Acharya, V, I Drechsler and P Schnabl (2014) “A pyrrhic victory? Bank bailouts and sovereign credit risk”, Journal of Finance, 69: 2689-2739.

Altavilla, C, M Pagano and S Simonelli (2015) “Bank exposures and sovereign stress transmission”, CSEF Working Paper No 410.

Ambrose, B, Y Deng and J Wu (2015) “Understanding the risk of China’s local government debts and its linkage with property markets”, mimeo, National University of Singapore.

Ang, A, J Bai and H Zhou (2015) “The great wall of debt”, mimeo, Columbia University.

Bai, C-E, C-T Hsieh and M Song (2016) “The long shadow of a fiscal expansion”, Brookings Papers on Economic Activity, Fall 2016.

Cecchetti, S, M Mohanty and F Zampolli (2011) “The real effects of debt”, BIS Working Papers No 352.

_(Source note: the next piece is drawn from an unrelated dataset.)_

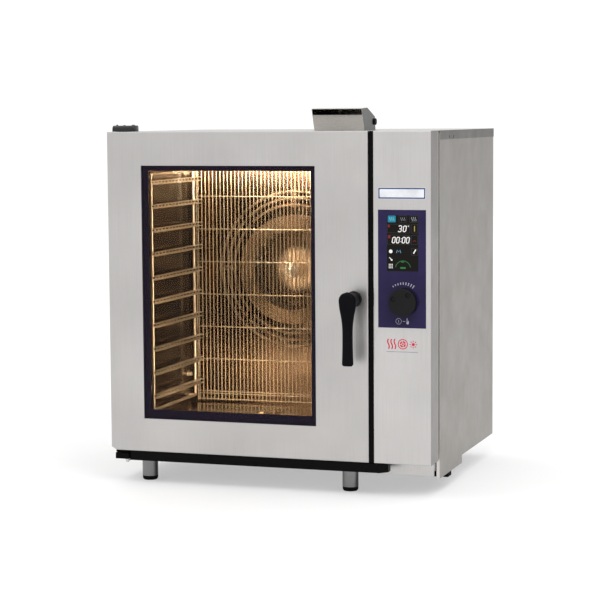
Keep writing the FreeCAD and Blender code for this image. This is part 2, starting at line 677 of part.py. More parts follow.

Fatás, A and L Summers (2016) “The permanent effects of fiscal consolidations”, NBER, Working Paper 22734.

Gao, H, H Ru and D Y Tang (2016) “Subnational debt of China: The politics-finance nexus”, mimeo, University of Hong Kong.

Huang, Y, M Pagano and U Panizza (2016) “Public debt and private firm funding: Evidence from Chinese cities”, CEPR Discussion Paper 11489.

IMF (2015) Fiscal monitor April 2015, International Monetary Fund, Washington, DC.

Panizza, U and A Presbitero (2013) “Public debt and economic growth, one more time”, VoxEU.org, 25 April.

Reinhart, C M and K S Rogoff (2010) “Debt and growth revisited”, VoxEU.org, 11 August.

Zheng Song, Z, K Storesletten and F Zilibotti (2011) “Growing like China”, American Economic Review, 101: 196-233.

Endnotes

[1] More precisely, we focus on total debt issued by Local Government Financing Vehicles (LGFVs).  While most of the literature (e.g. Ambrose et al. 2015, Ang et al. 2015, Gao et al. 2016) has focused on bond issuances, we compute the stock of total debt (outstanding bonds plus bank loans) by collecting micro-level data from LGFVs’ balance sheets.

[2] Bai et al. (2016) study how the Chinese fiscal expansion reallocated credit to politically connected firms.